Adding to the confusion is that even members of Congress, such as Senator Jon Tester, a Democrat from Montana, are now saying they were not fully informed about the dragnet collection of call records of U.S. telecom companies, and other data from internet companies. On Tuesday, lawyers from the Justice Department and the NSA briefed members of the House Permanent Select Committee on Intelligence on the two NSA programs disclosed by The Guardian and The Washington Post.
“Rogue collection” at the NSA over the years was extremely rare, the former top official said. Asked for an example, Hayden said he remembered a collector who was fired for trying to snoop on his ex-wife overseas.
“There was a big sign hanging from the ceiling that said: ‘What Constitutes a U.S. Person?’”
“A rogue collector would lose his clearance and be run out of the organization,” said Joel Brenner, a former inspector general and senior counsel for the NSA who left the agency in 2010. Brenner said that he didn’t recall ever dealing with "rogue collecting" during his time at as inspector general.
What did occupy his time, said Brenner, was what he called errors and “over-collection”— information with no foreign intelligence value or unintentionally collected information about a U.S. person. “You’ve got to understand that over-collection is to some degree inevitable,” he said. “When you are taking information off of a fiber optic cable with unimaginably large volumes passing at the speed of light, you are going to get some stuff that has to be filtered out later.”
Another issue, Brenner said, is “analytical error,” when a collector who believes he or she was targeting a foreign person turned out to instead be targeting an American citizen. In such an instance, the NSA is compelled to eliminate the data that was collected. “If someone is making lots of errors they will get a talking-to.”
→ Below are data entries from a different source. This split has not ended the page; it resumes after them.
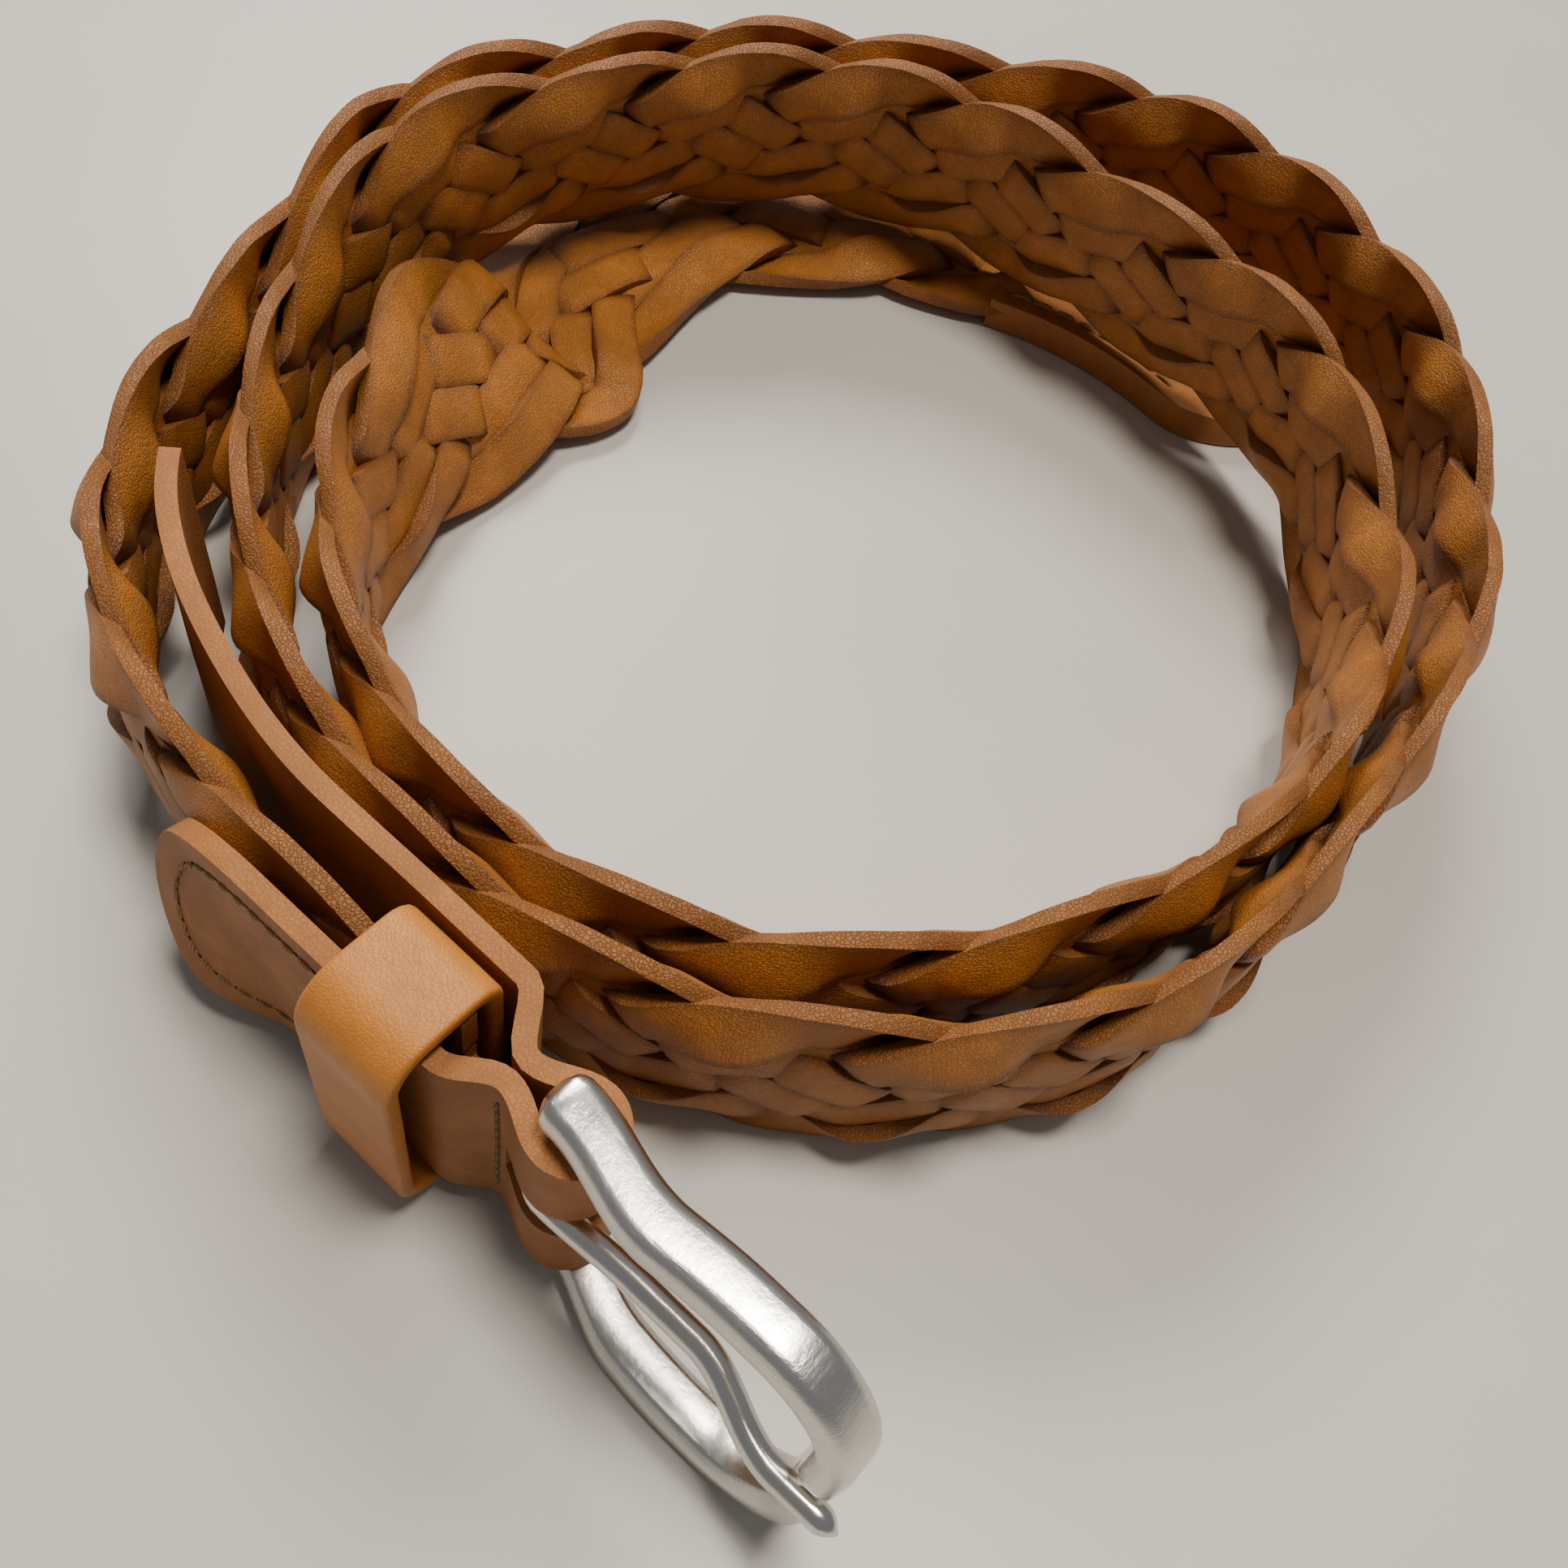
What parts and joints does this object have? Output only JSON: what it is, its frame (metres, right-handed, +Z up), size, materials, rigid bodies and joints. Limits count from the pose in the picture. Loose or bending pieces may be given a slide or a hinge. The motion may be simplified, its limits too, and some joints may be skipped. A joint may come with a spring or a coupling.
{
  "type": "braided leather belt",
  "caption": "Braided leather dress belt coiled on edge, with a stitched buckle strap, sliding keeper, bowed metal frame buckle and prong.",
  "frame": {"origin": "middle of the whole belt's outline, on the surface it stands on", "axes": "Z up across the belt's width, the buckle at the front towards -Y, the outer strap side facing the front left"},
  "size_m": [0.1696, 0.2142, 0.0406],
  "materials": {
    "braid_leather": "smooth tan hide, raw fibrous cut edges",
    "strap_leather": "matte brown tan, burnished edges",
    "keeper_leather": "smooth tan grain, burnished edges",
    "thread": "waxed pale thread",
    "buckle_metal": "satin nickel silver",
    "bar_metal": "satin nickel silver",
    "prong_metal": "satin nickel silver, drawn wire"
  },
  "bodies": {
    "belt": {"strand_1": "braid_leather", "strand_2": "braid_leather", "strand_3": "braid_leather", "strand_4": "braid_leather", "strand_5": "braid_leather", "strand_6": "braid_leather", "strand_7": "braid_leather", "strand_8": "braid_leather", "chape_strap": "strap_leather", "tab_stitching": "thread", "fold_stitching": "thread", "tip_tab": "strap_leather", "tip_stitching": "thread"},
    "keeper": {"keeper_loop": "keeper_leather"},
    "buckle": {"buckle_frame": "buckle_metal", "buckle_bar": "bar_metal"},
    "prong": {"prong": "prong_metal"}
  },
  "joints": [
    {"name": "keeper_slide", "type": "slide", "parent": "belt", "child": "keeper", "axis": [-0.891, 0.454, 0], "range_m": [0, 0.008]},
    {"name": "buckle_hinge", "type": "hinge", "parent": "belt", "child": "buckle", "pos_m": [-0.00655, -0.08406, 0.0203], "axis": [0, 0, 1], "range_deg": [-30, 25]},
    {"name": "prong_hinge", "type": "hinge", "parent": "buckle", "child": "prong", "pos_m": [-0.00655, -0.08406, 0.0203], "axis": [0, 0, -1], "range_deg": [0, 58]}
  ]
}
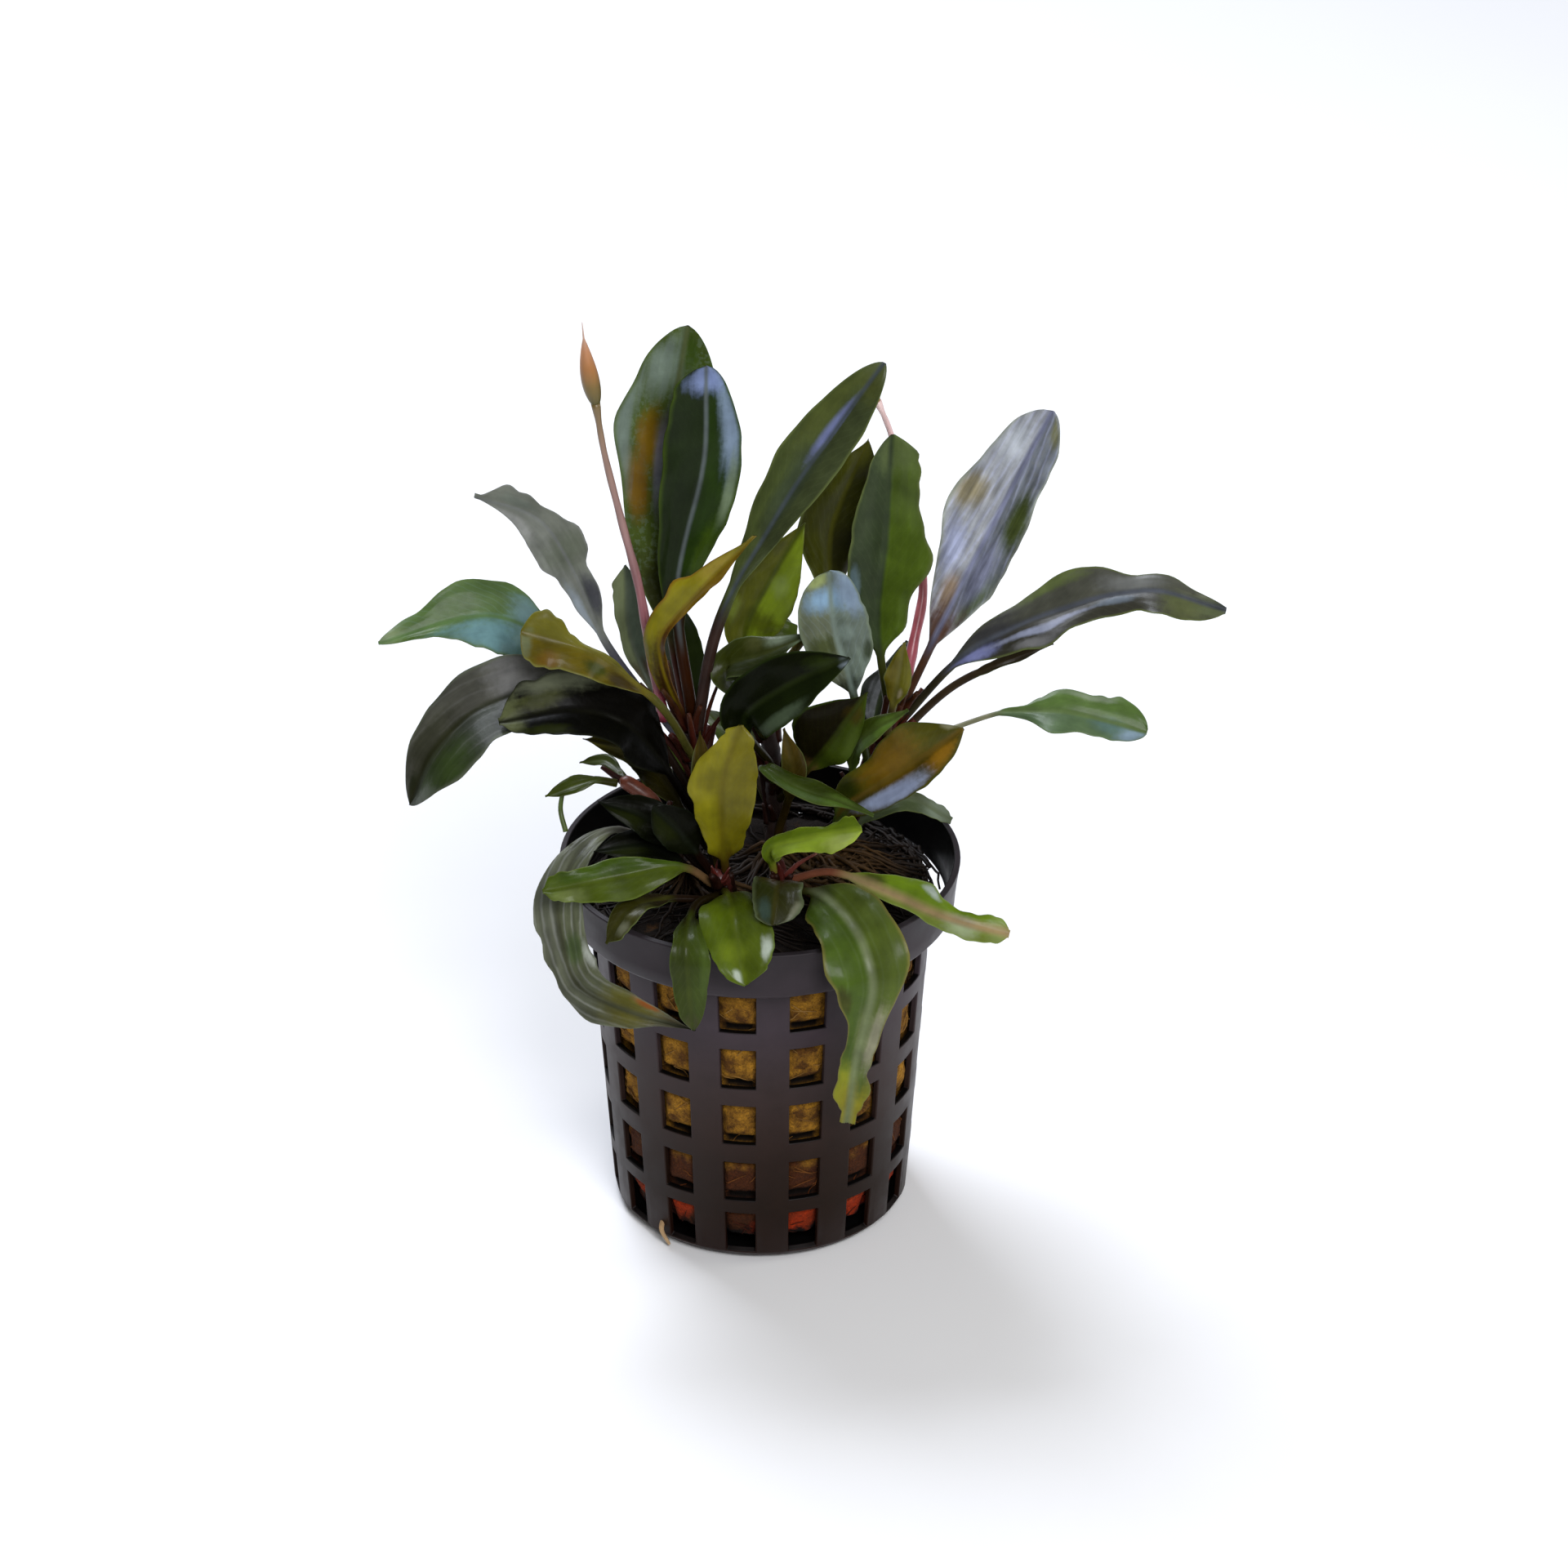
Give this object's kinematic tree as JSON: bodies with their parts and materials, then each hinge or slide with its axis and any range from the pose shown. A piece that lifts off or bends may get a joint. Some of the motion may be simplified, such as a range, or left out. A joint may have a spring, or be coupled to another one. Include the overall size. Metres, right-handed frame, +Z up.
{
  "type": "potted aquarium plant",
  "caption": "Small broad-leaved water plant rooted in a plug of mineral wool in a slotted plastic net pot, its leaves fanned out above the rim and hanging over it.",
  "frame": {"origin": "centre of the underside of the pot's floor, where the pot stands", "axes": "+Z up along the pot's axis; -Y is the front shown in the picture; +X to the right of the front"},
  "size_m": [0.1097, 0.0579, 0.1309],
  "materials": {
    "pot_plastic": "satin",
    "mineral_wool": "matte",
    "rhizome": "satin",
    "flower_stalk": "satin",
    "flower_bud": "satin",
    "leaf_dark": "gloss",
    "leaf_grey_green": "gloss",
    "leaf_green": "gloss",
    "leaf_olive": "gloss",
    "leaf_young": "gloss"
  },
  "bodies": {
    "root": {"pot": "pot_plastic", "mineral_wool": "mineral_wool", "stem_left": "rhizome", "stem_right": "rhizome", "stem_front_left": "rhizome", "stem_front_right": "rhizome", "stem_middle": "rhizome", "stem_side": "rhizome", "flower_stalk_left": "flower_stalk", "flower_stalk_right": "flower_stalk", "flower_bud_left": "flower_bud", "flower_bud_right": "flower_bud", "leaf_tall_back_left": "leaf_dark", "leaf_tall_left": "leaf_dark", "leaf_tall_middle": "leaf_dark", "leaf_young_left": "leaf_young", "leaf_hooked_upper_left": "leaf_grey_green", "leaf_small_behind_left": "leaf_grey_green", "leaf_far_left": "leaf_green", "leaf_olive_left": "leaf_olive", "leaf_big_left": "leaf_dark", "leaf_under_left": "leaf_dark", "leaf_yellow_left": "leaf_young", "leaf_curled_left": "leaf_grey_green", "leaf_tiny_left": "leaf_green", "leaf_tiny_left_upper": "leaf_green", "leaf_front_upright": "leaf_young", "leaf_olive_upright": "leaf_olive", "leaf_front_left": "leaf_green", "leaf_dark_front_left": "leaf_dark", "leaf_dark_left": "leaf_dark", "leaf_dark_round_left": "leaf_dark", "leaf_over_rim_left": "leaf_olive", "leaf_hanging_left": "leaf_green", "leaf_front_oval": "leaf_green", "leaf_front_round": "leaf_dark", "leaf_drooping_right": "leaf_green", "leaf_pink_rib_right": "leaf_green", "leaf_bright_right": "leaf_young", "leaf_olive_behind": "leaf_olive", "leaf_two_tone": "leaf_young", "leaf_dark_middle": "leaf_dark", "leaf_dark_inner": "leaf_dark", "leaf_small_brown": "leaf_olive", "leaf_light_right": "leaf_green", "leaf_dark_behind": "leaf_dark", "leaf_tall_right": "leaf_green", "leaf_glossy_right": "leaf_dark", "leaf_far_right": "leaf_dark", "leaf_under_right": "leaf_dark", "leaf_small_right": "leaf_green", "leaf_pale_middle": "leaf_grey_green", "leaf_mottled_right": "leaf_olive", "leaf_strip_right": "leaf_green", "leaf_yellow_small": "leaf_young", "leaf_rim_right": "leaf_grey_green", "leaf_back_left": "leaf_dark", "leaf_back_middle": "leaf_green", "leaf_back_right": "leaf_dark", "leaf_back_low": "leaf_green"}
  },
  "joints": []
}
While the NSA has been rocked by the week’s disclosures, the agency appears to have anticipated a backlash against its mining of Internet data and call records. In February, the agency’s general counsel Rajesh De gave a public, if little noticed at the time, speech at Georgetown University responding to what he said were three “false myths” about the NSA: that “NSA is a vacuum that indiscriminately sweeps up and stores global communications;” that “NSA is spying on Americans at home and abroad with questionable or no legal basis;” and that “NSA operates in the shadows free from external scrutiny or any true accountability.”
De went onto lay out what he said were major legal restrictions imposed by the Foreign Intelligence Surveillance Act on NSA collection activities that require the agency to avoid using its spying capabilities to reverse target U.S. citizens or intentionally targeting U.S. persons. In cases where there is over-collection, De said there were “minimization procedures” to discard data that is not pertinent to foreign intelligence collection.
Despite this new openness about internal controls in the aftermath of Snowden’s leaks, outside critics remain worried about the powerful and secretive agency. Julian Sanchez, a research fellow at the libertarian Cato Institute, said he was concerned that the data the NSA was supposed to destroy would still be stored somewhere. “We don’t know what destroying the data means,” he said. “There is a case, U.S. vs. Sattar, where the government produced thousands of hours of intercepted communications that were minimized but not destroyed. When the NSA says the data is minimized it does not necessarily mean that it’s destroyed. It may just not be logged, indexed, or put into a report, but the data is still in the possession of the U.S. government.”
In his speech at Georgetown, De did not discuss the government’s secret interpretation of section 215 of the Patriot Act, exposed last week by The Guardian’s story disclosing a secret court order for Verizon to hand over telephone metadata records of its customers. The public law only says the U.S. government may demand business records from U.S. companies, but does not specify that this would include the highly detailed calling records the court order compelled Verizon to produce.
An author of the original Patriot Act, Wisconsin Republican James Sensenbrenner, wrote Attorney General Eric Holder last week saying the secret interpretation was not in keeping with the original intent of the legislation.
The government relies on this interpretation of the law to continue the broad intelligence gathering that began with the Terrorist Surveillance Program started under the first term of President George W. Bush. Originally, this NSA program, which tracked every phone call coming in or out of the United States was not subject to any kind of judicial oversight. In 2006, the Foreign Intelligence Surveillance Act was amended to make the collection of the telephone metadata legal. The legal mechanism to collect this data from the phone companies was section 215 of the Patriot Act.
Hayden said that even when the terrorist surveillance program was not subject to court oversight, NSA officers sifting through the data at the agency’s Ft. Meade headquarters were constantly aware that they were not allowed to spy on Americans.
“At the height of the terrorist surveillance program,” said Hayden, when you walked into the office where this was being done, you saw these people work with headphones [and] there was a big sign hanging from the ceiling that said: ‘What Constitutes a U.S. Person?’” He called the sign a reminder that the snooping in that room could not extend to Americans unless they were involved in an active terrorist plot.
More information may come to light about the NSA’s activities with the American Civil Liberties Union announcement Tuesday that it would be suing the NSA over what it deemed the “dragnet” collection of domestic phone records.